#### REQUEST
Write out exactly the lines of the entries below from the one holding "The build123d and" to the one holding "return bolts, nuts", inclusive, and leave out all other lines.
************
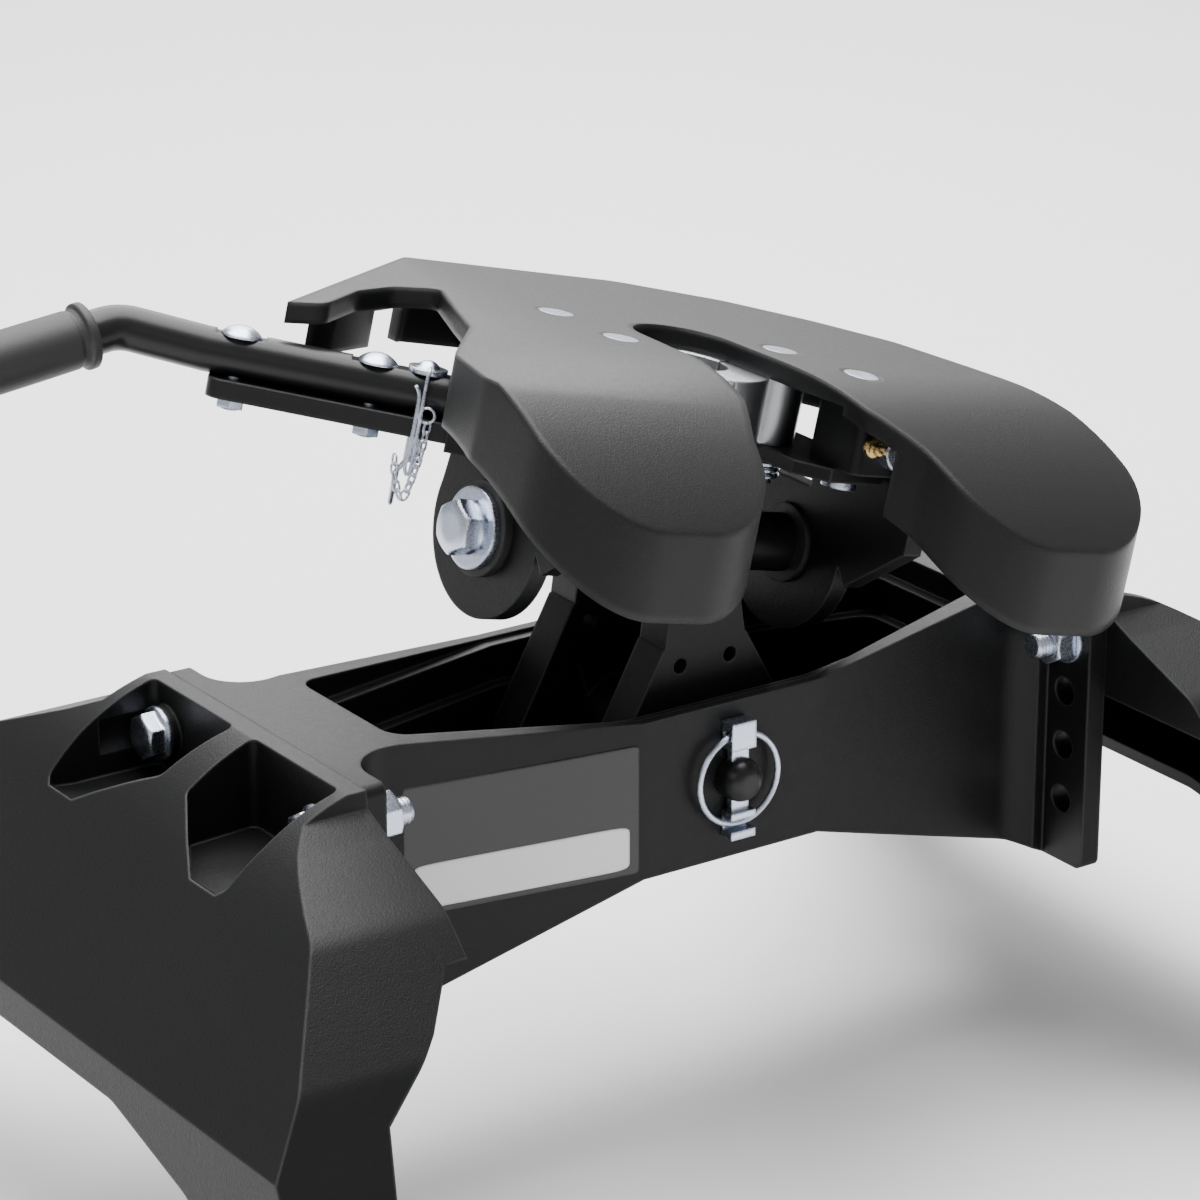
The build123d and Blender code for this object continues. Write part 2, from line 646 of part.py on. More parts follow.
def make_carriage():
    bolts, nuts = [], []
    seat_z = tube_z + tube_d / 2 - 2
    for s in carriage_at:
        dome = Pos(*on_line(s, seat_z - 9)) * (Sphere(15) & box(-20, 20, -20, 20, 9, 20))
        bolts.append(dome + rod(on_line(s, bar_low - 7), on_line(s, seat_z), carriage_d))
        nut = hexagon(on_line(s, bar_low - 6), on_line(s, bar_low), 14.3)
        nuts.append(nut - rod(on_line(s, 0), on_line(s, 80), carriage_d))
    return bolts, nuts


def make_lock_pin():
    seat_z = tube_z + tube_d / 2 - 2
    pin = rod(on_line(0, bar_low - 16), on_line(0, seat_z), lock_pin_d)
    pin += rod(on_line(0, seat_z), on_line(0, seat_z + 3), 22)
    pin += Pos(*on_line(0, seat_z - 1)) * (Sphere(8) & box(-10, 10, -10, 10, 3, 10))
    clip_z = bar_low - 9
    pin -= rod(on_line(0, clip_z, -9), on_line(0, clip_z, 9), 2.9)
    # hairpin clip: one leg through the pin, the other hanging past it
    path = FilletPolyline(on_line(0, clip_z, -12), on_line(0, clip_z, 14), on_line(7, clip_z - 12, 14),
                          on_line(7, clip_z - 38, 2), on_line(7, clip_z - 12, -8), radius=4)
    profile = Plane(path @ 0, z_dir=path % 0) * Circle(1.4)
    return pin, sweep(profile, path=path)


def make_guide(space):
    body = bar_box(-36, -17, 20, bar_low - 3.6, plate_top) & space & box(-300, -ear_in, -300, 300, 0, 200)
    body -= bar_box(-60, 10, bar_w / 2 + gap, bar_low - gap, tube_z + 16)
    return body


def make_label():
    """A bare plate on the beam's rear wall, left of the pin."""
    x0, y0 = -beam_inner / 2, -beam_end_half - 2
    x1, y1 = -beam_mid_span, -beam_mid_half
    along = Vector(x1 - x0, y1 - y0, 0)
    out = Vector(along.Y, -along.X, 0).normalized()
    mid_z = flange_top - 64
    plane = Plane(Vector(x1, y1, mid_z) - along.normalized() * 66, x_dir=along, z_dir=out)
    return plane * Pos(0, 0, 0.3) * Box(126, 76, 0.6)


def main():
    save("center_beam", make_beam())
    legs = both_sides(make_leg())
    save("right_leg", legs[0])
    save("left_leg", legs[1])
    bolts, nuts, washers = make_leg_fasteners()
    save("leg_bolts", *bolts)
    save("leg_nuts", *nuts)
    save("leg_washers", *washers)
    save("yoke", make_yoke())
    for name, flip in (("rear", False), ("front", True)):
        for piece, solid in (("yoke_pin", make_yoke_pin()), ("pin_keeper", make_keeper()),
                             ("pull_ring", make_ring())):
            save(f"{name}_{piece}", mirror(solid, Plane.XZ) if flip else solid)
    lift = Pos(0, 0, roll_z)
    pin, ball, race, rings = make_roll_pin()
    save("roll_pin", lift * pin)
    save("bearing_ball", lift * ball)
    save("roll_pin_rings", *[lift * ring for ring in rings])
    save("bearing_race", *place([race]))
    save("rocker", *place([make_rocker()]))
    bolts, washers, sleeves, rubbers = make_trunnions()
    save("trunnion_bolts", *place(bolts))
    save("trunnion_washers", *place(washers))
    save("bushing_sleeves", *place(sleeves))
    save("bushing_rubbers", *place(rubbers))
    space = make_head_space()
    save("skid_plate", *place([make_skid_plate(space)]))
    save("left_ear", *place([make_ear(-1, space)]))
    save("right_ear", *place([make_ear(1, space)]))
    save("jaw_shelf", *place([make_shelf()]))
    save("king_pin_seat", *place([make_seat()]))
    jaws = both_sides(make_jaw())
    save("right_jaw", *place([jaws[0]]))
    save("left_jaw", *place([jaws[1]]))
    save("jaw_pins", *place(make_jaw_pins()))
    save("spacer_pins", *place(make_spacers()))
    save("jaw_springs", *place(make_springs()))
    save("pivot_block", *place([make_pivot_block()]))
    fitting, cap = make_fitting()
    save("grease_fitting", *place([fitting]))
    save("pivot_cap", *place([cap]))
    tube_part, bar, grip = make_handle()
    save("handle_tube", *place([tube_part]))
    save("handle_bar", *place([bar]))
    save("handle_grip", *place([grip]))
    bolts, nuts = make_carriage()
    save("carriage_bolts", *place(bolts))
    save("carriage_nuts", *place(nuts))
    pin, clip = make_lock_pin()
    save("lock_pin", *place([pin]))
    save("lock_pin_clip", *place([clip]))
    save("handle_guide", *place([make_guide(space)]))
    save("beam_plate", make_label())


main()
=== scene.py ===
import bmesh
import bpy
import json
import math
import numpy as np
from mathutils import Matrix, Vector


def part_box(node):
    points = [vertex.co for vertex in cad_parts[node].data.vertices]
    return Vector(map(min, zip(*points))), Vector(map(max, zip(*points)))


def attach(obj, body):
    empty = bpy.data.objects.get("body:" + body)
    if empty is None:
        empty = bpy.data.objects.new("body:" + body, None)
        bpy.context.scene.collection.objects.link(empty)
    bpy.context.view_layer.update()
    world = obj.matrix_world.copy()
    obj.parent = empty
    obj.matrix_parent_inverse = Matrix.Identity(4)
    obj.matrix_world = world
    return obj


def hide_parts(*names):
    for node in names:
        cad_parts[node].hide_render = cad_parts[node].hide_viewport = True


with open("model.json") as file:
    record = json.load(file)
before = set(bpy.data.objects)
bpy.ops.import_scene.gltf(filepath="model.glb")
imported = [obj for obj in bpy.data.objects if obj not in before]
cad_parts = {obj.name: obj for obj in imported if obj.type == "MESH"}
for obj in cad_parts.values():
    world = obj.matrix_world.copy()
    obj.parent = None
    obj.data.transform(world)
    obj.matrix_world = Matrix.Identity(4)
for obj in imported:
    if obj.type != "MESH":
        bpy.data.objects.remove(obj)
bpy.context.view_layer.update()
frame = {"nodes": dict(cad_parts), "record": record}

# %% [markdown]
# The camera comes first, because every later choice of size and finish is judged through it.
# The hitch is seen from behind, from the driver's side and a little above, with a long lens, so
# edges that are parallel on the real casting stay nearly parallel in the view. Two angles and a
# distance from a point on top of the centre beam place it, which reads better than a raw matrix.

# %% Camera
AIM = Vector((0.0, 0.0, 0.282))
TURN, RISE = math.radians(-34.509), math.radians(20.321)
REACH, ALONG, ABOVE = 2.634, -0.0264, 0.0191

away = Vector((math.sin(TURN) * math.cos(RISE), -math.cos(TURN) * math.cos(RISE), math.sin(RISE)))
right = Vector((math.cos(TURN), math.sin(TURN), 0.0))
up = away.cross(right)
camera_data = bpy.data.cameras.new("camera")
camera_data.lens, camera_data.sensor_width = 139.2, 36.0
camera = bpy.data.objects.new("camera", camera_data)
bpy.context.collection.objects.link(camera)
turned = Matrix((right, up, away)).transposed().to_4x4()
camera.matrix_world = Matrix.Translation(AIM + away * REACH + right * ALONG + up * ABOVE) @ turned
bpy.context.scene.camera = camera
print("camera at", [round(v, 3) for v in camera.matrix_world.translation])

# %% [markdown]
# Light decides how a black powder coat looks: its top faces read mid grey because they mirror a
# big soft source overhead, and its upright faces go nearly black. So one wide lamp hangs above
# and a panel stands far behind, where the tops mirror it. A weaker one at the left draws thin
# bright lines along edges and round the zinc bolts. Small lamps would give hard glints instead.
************
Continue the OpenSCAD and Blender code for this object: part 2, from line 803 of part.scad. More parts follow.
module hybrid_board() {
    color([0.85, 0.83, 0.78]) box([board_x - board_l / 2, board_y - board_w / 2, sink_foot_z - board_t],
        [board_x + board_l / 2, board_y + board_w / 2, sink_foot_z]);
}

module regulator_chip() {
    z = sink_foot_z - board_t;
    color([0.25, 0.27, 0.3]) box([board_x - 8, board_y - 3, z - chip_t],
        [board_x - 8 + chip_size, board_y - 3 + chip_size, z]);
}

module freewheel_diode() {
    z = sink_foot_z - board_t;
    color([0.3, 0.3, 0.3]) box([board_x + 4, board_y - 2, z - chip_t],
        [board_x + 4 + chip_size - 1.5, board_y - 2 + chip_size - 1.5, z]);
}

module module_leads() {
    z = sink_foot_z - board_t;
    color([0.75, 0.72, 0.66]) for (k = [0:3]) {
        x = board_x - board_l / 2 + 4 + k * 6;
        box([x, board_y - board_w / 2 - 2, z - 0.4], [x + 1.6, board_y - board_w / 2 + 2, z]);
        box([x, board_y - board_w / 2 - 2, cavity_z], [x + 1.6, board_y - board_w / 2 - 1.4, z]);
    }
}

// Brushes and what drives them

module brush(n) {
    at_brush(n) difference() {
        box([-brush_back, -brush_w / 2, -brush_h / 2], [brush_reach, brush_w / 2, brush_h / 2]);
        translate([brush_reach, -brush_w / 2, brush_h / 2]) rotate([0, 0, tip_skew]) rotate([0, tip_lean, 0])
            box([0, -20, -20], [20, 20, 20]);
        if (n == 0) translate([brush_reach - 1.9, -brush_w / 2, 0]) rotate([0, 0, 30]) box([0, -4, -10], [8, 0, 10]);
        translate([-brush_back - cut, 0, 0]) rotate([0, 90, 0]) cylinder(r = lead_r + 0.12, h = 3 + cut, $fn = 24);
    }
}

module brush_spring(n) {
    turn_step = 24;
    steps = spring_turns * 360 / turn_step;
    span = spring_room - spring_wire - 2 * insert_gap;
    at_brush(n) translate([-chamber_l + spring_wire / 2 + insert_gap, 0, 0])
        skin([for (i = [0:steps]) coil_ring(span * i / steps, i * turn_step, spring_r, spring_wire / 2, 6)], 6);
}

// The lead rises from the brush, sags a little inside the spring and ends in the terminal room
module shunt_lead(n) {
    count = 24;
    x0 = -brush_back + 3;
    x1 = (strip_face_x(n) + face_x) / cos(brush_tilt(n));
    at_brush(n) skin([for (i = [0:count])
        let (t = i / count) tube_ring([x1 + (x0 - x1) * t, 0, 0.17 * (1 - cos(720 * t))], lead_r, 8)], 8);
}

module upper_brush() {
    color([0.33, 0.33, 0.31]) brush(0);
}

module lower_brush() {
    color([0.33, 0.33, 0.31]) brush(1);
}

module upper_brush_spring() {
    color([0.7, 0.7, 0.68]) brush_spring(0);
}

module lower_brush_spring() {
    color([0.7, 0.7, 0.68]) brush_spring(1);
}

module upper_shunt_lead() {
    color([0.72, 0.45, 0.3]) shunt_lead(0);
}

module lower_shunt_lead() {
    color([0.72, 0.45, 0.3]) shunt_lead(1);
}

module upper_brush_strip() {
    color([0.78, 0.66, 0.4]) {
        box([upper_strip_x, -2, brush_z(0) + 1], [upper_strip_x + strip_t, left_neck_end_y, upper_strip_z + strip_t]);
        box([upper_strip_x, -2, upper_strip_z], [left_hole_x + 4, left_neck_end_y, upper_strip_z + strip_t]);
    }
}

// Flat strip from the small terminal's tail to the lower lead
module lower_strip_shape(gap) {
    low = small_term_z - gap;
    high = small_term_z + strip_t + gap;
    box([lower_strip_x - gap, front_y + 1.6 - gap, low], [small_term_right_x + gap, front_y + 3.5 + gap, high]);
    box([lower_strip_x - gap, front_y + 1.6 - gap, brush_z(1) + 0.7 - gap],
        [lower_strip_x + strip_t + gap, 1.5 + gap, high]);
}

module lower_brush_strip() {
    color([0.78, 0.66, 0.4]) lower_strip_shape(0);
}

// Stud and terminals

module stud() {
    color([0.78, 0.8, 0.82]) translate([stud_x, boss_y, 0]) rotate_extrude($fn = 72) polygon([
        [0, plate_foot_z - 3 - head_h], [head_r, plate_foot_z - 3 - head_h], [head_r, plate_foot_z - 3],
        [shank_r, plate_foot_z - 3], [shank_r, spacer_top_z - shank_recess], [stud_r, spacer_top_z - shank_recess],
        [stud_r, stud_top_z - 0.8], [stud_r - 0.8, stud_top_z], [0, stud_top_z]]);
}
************
#### RESPONSE TO THE TASK
The build123d and Blender code for this object continues. Write part 2, from line 646 of part.py on. More parts follow.
def make_carriage():
    bolts, nuts = [], []
    seat_z = tube_z + tube_d / 2 - 2
    for s in carriage_at:
        dome = Pos(*on_line(s, seat_z - 9)) * (Sphere(15) & box(-20, 20, -20, 20, 9, 20))
        bolts.append(dome + rod(on_line(s, bar_low - 7), on_line(s, seat_z), carriage_d))
        nut = hexagon(on_line(s, bar_low - 6), on_line(s, bar_low), 14.3)
        nuts.append(nut - rod(on_line(s, 0), on_line(s, 80), carriage_d))
    return bolts, nuts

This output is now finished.